Popularly known as Methi, Fenugreek is used as food and its seeds are used as culinary spice. From the Indian subcontinent to China and Egypt, Fenugreek finds place in everyday cooking in many different forms and its cures are varied too.

A widely used galactagogue, Fenugreek boosts production of milk in nursing mothers and is also available today in the form of capsules. The advantages of this spice dates back to ancient Egypt when it was used to reduce fevers. Like many other spices, it helps treat diabetes by lowering the blood sugar levels. And if sprinkled on food or cooked with it, the seeds also help balance cholesterol. In the past, Fenugreek infusion was administered to patients suffering from small pox, as a coolant.

Be it gas, indigestion, diarrhoea or chronic cough, this spice lends its magical healing touch to several illnesses. In cases of liver or spleen enlargement, piles, oral ulcers, or even for post-natal care among women, Fenugreek serves as a great home remedy.
Try this: For skin related problems like eczema, boils, burns and inflammation, grind a spoon of Fenugreek seeds and mix it with warm water. Soak a clean cloth in this mixture and apply it on the affected area. Roasted seeds infused, and used in sweets is usually given to women during the post-natal period.
Red Chilli
The benefits of this spice are perhaps a little more controversial than others. While some find its use detrimental to health, many others believe it holds treasured secrets to a better life.

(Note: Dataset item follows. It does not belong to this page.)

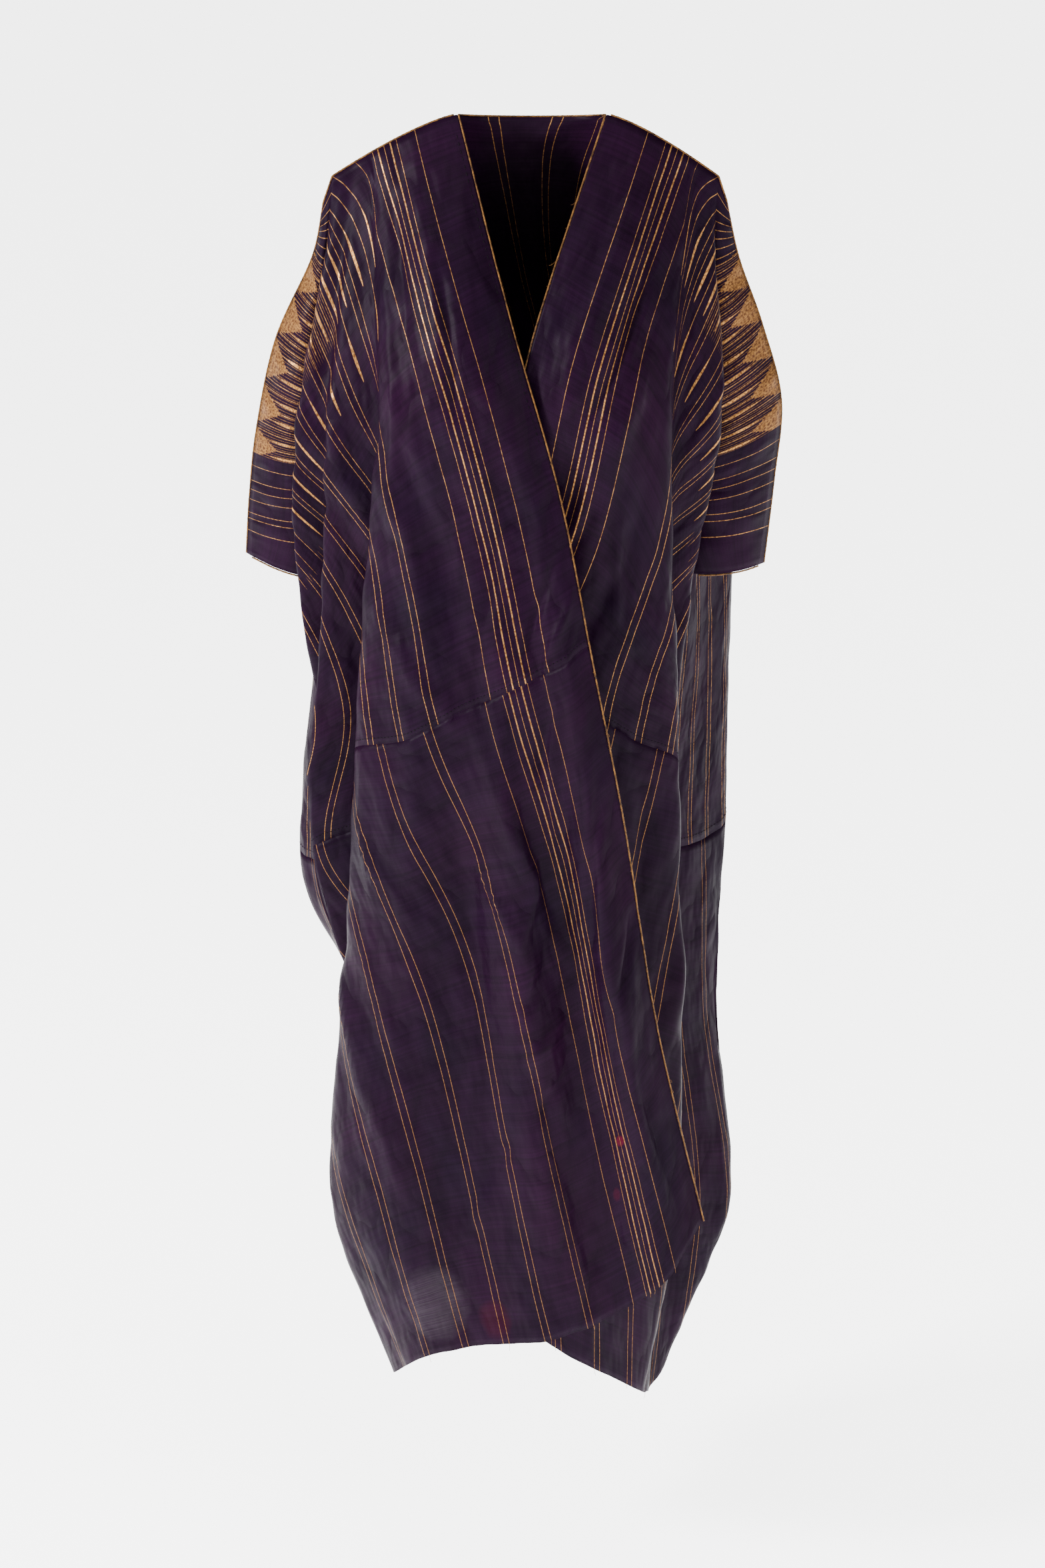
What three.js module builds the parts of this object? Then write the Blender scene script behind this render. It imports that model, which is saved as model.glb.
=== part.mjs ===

We all know a little Red Chilli powder is more than enough to add flavour and a kick to your food. But did you know it helps burn fat and consequently, lose weight? Consuming Red Chillies stimulates a heat producing reaction in the body. This speeds up the metabolism rate helping you lose weight fast. Recent studies suggest that it is useful in both pancreatic and prostrate cancer.

Try this: In case of arthritis, it is said that including Red Chillies in your daily diet gives relief from pain and inflammation. Apparently an ancient home remedy to treat dog bites involves Red Chillies too- apply a mixture of this powder and water on the affected area. It induces sweating that removes the poison from the body.
Bay Leaf
Whether crushed or whole, Bay Leaf lends a subtle flavour to food preparations and is used across India and in Mediterranean cuisines. Medicinally, it is said to be useful in treating migraines, gastric ulcers and lower blood sugar levels. In the past, the uses of this leaf have even included treatment for hysteria!

The oil from the leaf eases sprains. And the antioxidants and antibacterial properties in it are useful in bacterial or fungal infections. Bay Leaves also protect against heart diseases and help regulate the menstrual cycle.

Try this: Cure Ringworms with this easy home remedy- add water to a paste of Green Bay Leaves and apply it on the infection. It reduces swelling and soothes the skin.